I was handicapped going into the contest with a Yaesu FT-1000MP that had no 15M, seems I have a Local Unit that has failed in the radio. Oddly enough, I did report it working for the entire CW contest just 2 weeks ago. I also figured out my antenna issues on the SteppIR BigIR. It see the Copper-Beryllium tape that extends up the fiberglass tubing has come loose and was twisted inside the EHU. I also noted quite a bit of moisture in the housing, which is also a cause for concern. The moisture seal around the EHU seemed to be intact, might require a closer look before I make repairs on the tape.

While I will have a full SS Phone write up later in the week, it was not a good contest weekend. There was some hope beginning the contest on Saturday as I had 3 good hours, unfortunate with the lose of 15M on the rig I could only S&P on 10M and 20M. Still it was a better performance than how I started last year. Dropping the SteppIR BigIR revealed the copper tape problems minutes before the contest, so I erected the Alpha Delta DX-EE for the possibly use of 40M. No one could hear me.

Sunday was dreadful, disappointing and discouraging (enough of the ‘D’ words). I got a late start and when I finally did start the money bands were 10/15M, not 20M, but it was here I could only operate. So I put in maybe 2 hours and called it quits. The “fun factor” was lost and I was not enjoying myself. Too many problems going into the contest, which handicapped me. I guess a saving grace would have been to run as a precedence ‘B’ (high power) over ‘A’ (low power). Not that it would have helped much, as I could work nearly everyone I heard with 100w.

There are only 2 contests that interest me the rest of the year the CQWW DX – CW this coming weekend and the ARRL 10-Meter in December. I will need to send the rig back to WA4GEG in January when he reopens his repair shop. Hopefully I can find a loaner for the time being to compete in a few early January contests.

Chirp Gone?

I want to pass along my thanks to Hank, W6SX up in Mammoth Lakes for his assistance yesterday in working with me to resolve my “chirp” issue. Hank gave me a call and we met on 4 bands yesterday (80M-15M) in order for him to listen to my problem. All worked out well as we started on 40M and then moved to 80M. Both of these tests were run with 100 watts.

Upon moving to the higher bands I had to start the Alpha 76PA in order for Hank to hear me through the noise. Unfortunately 20M caused some RFI in the shack that knocked out my Internet gateway and USB functions and digital interface until. So I had to restart the PC and turn the input power down on the FT-1000MP in order to get about 500 watts out and not cause RFI.

We moved to 15M, which had been my problem band as reported by NK7U and W7POE (via an OO Advisory Notice). After sending a string of ‘VVV DE’ for about 45 seconds Hank could not distinguish any sort of chirp and commented that my signal sounded clean.

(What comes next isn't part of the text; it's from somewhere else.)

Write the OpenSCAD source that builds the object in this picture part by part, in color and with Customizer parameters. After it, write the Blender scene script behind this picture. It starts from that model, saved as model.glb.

I suspect it could be an intermittent issue because my CW signal sounded different yesterday than it did during the 7QP (InQP & NEQP) when the problem was reported to me. This also makes me reflect back to last year when Iain, N6ML e-mailed regarding my signal as seen on CW Skimmer and the “chirp” could be seen. Interesting, but I didn’t put much into at that time.

I did find out, thanks to the brain trust on the NCCC Reflector and at the FT-1000MP Yahoo Group that I do in fact have an internal AC power supply. I do recall opening the FT-1000MP up and toggling the switches to convert the radio to 12VDC when I bought it from Ken, N6RO. From what I have learned on the Yahoo Group is that any 120VAC power code, like that for a personal computer should work. With any luck I will have an extra one in my wire pile and be able run the Ft-1000MP off the AC power supply and hopefully rid myself of the chirp.

A Visit to N6RO…Again!

Known though out as a “big gun” station, N6RO) or “Radio Oakley” is a very impressive station. I had been there once before after becoming a General and knew very little about HF or contesting. It was suggested by a friend, K6NA in San Diego to go say hi to the owner, Ken Keeler (N6RO). Ken was a great guy, gave me a tour of the towers/antennas and then the setup in the shack.

Last night I returned, nearly 2 years later with a mind full of new information and knowledge I have gained, but I am still far from being an expert on anything. I was invited by N6ML, who lives locally, as he and N6WM were going to take a practice run using Win-Test in the upcoming RTTY Roundup Contest in January. Just looking at my schedule, I won’t be able to transmit from N6RO), but will play RTTY from my shack when I get home from work.

The contest software was something new to me, I had not heard of Win-Test, but it surely had some great features for RTTY, CW and SSB, all of which was operated while I was there for some two hours. Like most PC based software nearly everything is keyboard generated, from macros to entering call signs and signal reports, but this would be the first time for using Wintest in a RTTY contest.

The station was a bit different than I remember it, gone were the Yaesu FT1000MPs, replaced with the newer Elecraft K3 rigs, which seemed to be doing an outstanding job. Not sure what will become of the old Yaesus, which were piled three high. Wonder if he has any use for these….guess I could ask, wouldn’t hurt, right? The K3 was an incredible rig from what I saw demonstrated, the ‘diversity’ mode was interesting as it allowed you to listen to two antenna’s simultaneously, one in each ear in order to receive the better signal.

As I said, while I was there, the RAC Winter Contest was in full swing, mainly on 80m and 160m, both of which (as well as 40m) were worked on SSB and CW. N6RO, operating as N6ML was doing well in the contest, which was to continue this morning as the sun was rising in the west.

I would like to think that some time soon I will have a good grasp on operating to participate in a multi/multi contest. I do believe the RTTY contest would be a simple contest to participate in from a station like N6RO, more so than CW or SSB, but that’s just my opinion.